[Begin Records to use]
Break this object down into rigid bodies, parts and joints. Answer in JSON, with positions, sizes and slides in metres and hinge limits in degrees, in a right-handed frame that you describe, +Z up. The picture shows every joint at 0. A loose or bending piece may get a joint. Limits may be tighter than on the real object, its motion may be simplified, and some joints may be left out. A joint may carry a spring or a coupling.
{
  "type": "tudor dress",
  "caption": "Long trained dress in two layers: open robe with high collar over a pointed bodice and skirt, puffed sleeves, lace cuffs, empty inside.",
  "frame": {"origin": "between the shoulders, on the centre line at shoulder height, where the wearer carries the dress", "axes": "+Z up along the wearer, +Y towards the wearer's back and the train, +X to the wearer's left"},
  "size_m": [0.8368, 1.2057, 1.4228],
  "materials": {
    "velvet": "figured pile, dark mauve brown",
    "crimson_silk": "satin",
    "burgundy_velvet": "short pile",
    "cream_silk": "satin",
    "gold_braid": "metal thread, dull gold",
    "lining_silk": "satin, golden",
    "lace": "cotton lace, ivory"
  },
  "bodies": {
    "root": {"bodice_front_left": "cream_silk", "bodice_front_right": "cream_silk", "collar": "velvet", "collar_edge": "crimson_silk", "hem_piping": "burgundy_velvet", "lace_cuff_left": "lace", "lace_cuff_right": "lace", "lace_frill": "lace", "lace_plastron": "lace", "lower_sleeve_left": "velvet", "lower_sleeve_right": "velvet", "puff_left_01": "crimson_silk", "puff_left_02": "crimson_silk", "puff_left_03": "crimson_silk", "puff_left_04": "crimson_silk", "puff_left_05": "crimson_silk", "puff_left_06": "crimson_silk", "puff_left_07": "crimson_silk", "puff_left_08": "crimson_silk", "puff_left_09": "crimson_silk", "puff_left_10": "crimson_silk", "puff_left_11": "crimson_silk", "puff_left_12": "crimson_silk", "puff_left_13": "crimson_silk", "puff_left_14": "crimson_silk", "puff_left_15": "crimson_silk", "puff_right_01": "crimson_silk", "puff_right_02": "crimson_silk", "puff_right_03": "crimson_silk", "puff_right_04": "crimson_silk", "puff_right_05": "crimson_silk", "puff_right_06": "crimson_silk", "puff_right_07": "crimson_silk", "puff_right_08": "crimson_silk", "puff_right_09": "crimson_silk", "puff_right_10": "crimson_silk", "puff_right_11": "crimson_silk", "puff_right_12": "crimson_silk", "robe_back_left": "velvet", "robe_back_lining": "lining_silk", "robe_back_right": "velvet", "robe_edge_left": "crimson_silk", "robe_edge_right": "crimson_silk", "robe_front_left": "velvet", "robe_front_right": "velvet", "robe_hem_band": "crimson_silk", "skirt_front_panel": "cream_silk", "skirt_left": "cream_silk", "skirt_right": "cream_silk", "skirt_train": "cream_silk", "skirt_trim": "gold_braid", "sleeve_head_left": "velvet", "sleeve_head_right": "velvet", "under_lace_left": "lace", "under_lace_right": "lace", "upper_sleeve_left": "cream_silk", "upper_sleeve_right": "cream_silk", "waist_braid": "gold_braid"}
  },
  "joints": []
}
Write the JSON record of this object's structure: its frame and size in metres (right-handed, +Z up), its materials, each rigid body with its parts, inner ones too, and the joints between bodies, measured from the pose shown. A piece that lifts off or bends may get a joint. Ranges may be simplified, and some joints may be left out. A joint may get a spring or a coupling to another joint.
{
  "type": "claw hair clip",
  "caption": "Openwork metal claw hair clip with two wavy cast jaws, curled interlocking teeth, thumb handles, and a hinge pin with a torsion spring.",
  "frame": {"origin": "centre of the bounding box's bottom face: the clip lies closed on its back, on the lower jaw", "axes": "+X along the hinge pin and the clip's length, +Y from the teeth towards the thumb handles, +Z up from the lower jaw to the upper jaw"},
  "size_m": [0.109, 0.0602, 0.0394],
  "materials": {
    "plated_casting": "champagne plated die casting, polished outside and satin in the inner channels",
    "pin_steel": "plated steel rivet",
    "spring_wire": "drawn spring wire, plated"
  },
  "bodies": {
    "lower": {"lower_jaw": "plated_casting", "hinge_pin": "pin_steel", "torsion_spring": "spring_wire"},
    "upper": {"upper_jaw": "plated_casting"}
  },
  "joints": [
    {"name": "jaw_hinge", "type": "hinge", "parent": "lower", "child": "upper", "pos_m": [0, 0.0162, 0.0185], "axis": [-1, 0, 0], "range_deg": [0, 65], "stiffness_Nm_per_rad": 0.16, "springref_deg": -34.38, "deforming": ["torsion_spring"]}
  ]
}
[End Records to use]
Your goal
Write the entire listing out again, word for word.

Completed task
Break this object down into rigid bodies, parts and joints. Answer in JSON, with positions, sizes and slides in metres and hinge limits in degrees, in a right-handed frame that you describe, +Z up. The picture shows every joint at 0. A loose or bending piece may get a joint. Limits may be tighter than on the real object, its motion may be simplified, and some joints may be left out. A joint may carry a spring or a coupling.
{
  "type": "tudor dress",
  "caption": "Long trained dress in two layers: open robe with high collar over a pointed bodice and skirt, puffed sleeves, lace cuffs, empty inside.",
  "frame": {"origin": "between the shoulders, on the centre line at shoulder height, where the wearer carries the dress", "axes": "+Z up along the wearer, +Y towards the wearer's back and the train, +X to the wearer's left"},
  "size_m": [0.8368, 1.2057, 1.4228],
  "materials": {
    "velvet": "figured pile, dark mauve brown",
    "crimson_silk": "satin",
    "burgundy_velvet": "short pile",
    "cream_silk": "satin",
    "gold_braid": "metal thread, dull gold",
    "lining_silk": "satin, golden",
    "lace": "cotton lace, ivory"
  },
  "bodies": {
    "root": {"bodice_front_left": "cream_silk", "bodice_front_right": "cream_silk", "collar": "velvet", "collar_edge": "crimson_silk", "hem_piping": "burgundy_velvet", "lace_cuff_left": "lace", "lace_cuff_right": "lace", "lace_frill": "lace", "lace_plastron": "lace", "lower_sleeve_left": "velvet", "lower_sleeve_right": "velvet", "puff_left_01": "crimson_silk", "puff_left_02": "crimson_silk", "puff_left_03": "crimson_silk", "puff_left_04": "crimson_silk", "puff_left_05": "crimson_silk", "puff_left_06": "crimson_silk", "puff_left_07": "crimson_silk", "puff_left_08": "crimson_silk", "puff_left_09": "crimson_silk", "puff_left_10": "crimson_silk", "puff_left_11": "crimson_silk", "puff_left_12": "crimson_silk", "puff_left_13": "crimson_silk", "puff_left_14": "crimson_silk", "puff_left_15": "crimson_silk", "puff_right_01": "crimson_silk", "puff_right_02": "crimson_silk", "puff_right_03": "crimson_silk", "puff_right_04": "crimson_silk", "puff_right_05": "crimson_silk", "puff_right_06": "crimson_silk", "puff_right_07": "crimson_silk", "puff_right_08": "crimson_silk", "puff_right_09": "crimson_silk", "puff_right_10": "crimson_silk", "puff_right_11": "crimson_silk", "puff_right_12": "crimson_silk", "robe_back_left": "velvet", "robe_back_lining": "lining_silk", "robe_back_right": "velvet", "robe_edge_left": "crimson_silk", "robe_edge_right": "crimson_silk", "robe_front_left": "velvet", "robe_front_right": "velvet", "robe_hem_band": "crimson_silk", "skirt_front_panel": "cream_silk", "skirt_left": "cream_silk", "skirt_right": "cream_silk", "skirt_train": "cream_silk", "skirt_trim": "gold_braid", "sleeve_head_left": "velvet", "sleeve_head_right": "velvet", "under_lace_left": "lace", "under_lace_right": "lace", "upper_sleeve_left": "cream_silk", "upper_sleeve_right": "cream_silk", "waist_braid": "gold_braid"}
  },
  "joints": []
}
Write the JSON record of this object's structure: its frame and size in metres (right-handed, +Z up), its materials, each rigid body with its parts, inner ones too, and the joints between bodies, measured from the pose shown. A piece that lifts off or bends may get a joint. Ranges may be simplified, and some joints may be left out. A joint may get a spring or a coupling to another joint.
{
  "type": "claw hair clip",
  "caption": "Openwork metal claw hair clip with two wavy cast jaws, curled interlocking teeth, thumb handles, and a hinge pin with a torsion spring.",
  "frame": {"origin": "centre of the bounding box's bottom face: the clip lies closed on its back, on the lower jaw", "axes": "+X along the hinge pin and the clip's length, +Y from the teeth towards the thumb handles, +Z up from the lower jaw to the upper jaw"},
  "size_m": [0.109, 0.0602, 0.0394],
  "materials": {
    "plated_casting": "champagne plated die casting, polished outside and satin in the inner channels",
    "pin_steel": "plated steel rivet",
    "spring_wire": "drawn spring wire, plated"
  },
  "bodies": {
    "lower": {"lower_jaw": "plated_casting", "hinge_pin": "pin_steel", "torsion_spring": "spring_wire"},
    "upper": {"upper_jaw": "plated_casting"}
  },
  "joints": [
    {"name": "jaw_hinge", "type": "hinge", "parent": "lower", "child": "upper", "pos_m": [0, 0.0162, 0.0185], "axis": [-1, 0, 0], "range_deg": [0, 65], "stiffness_Nm_per_rad": 0.16, "springref_deg": -34.38, "deforming": ["torsion_spring"]}
  ]
}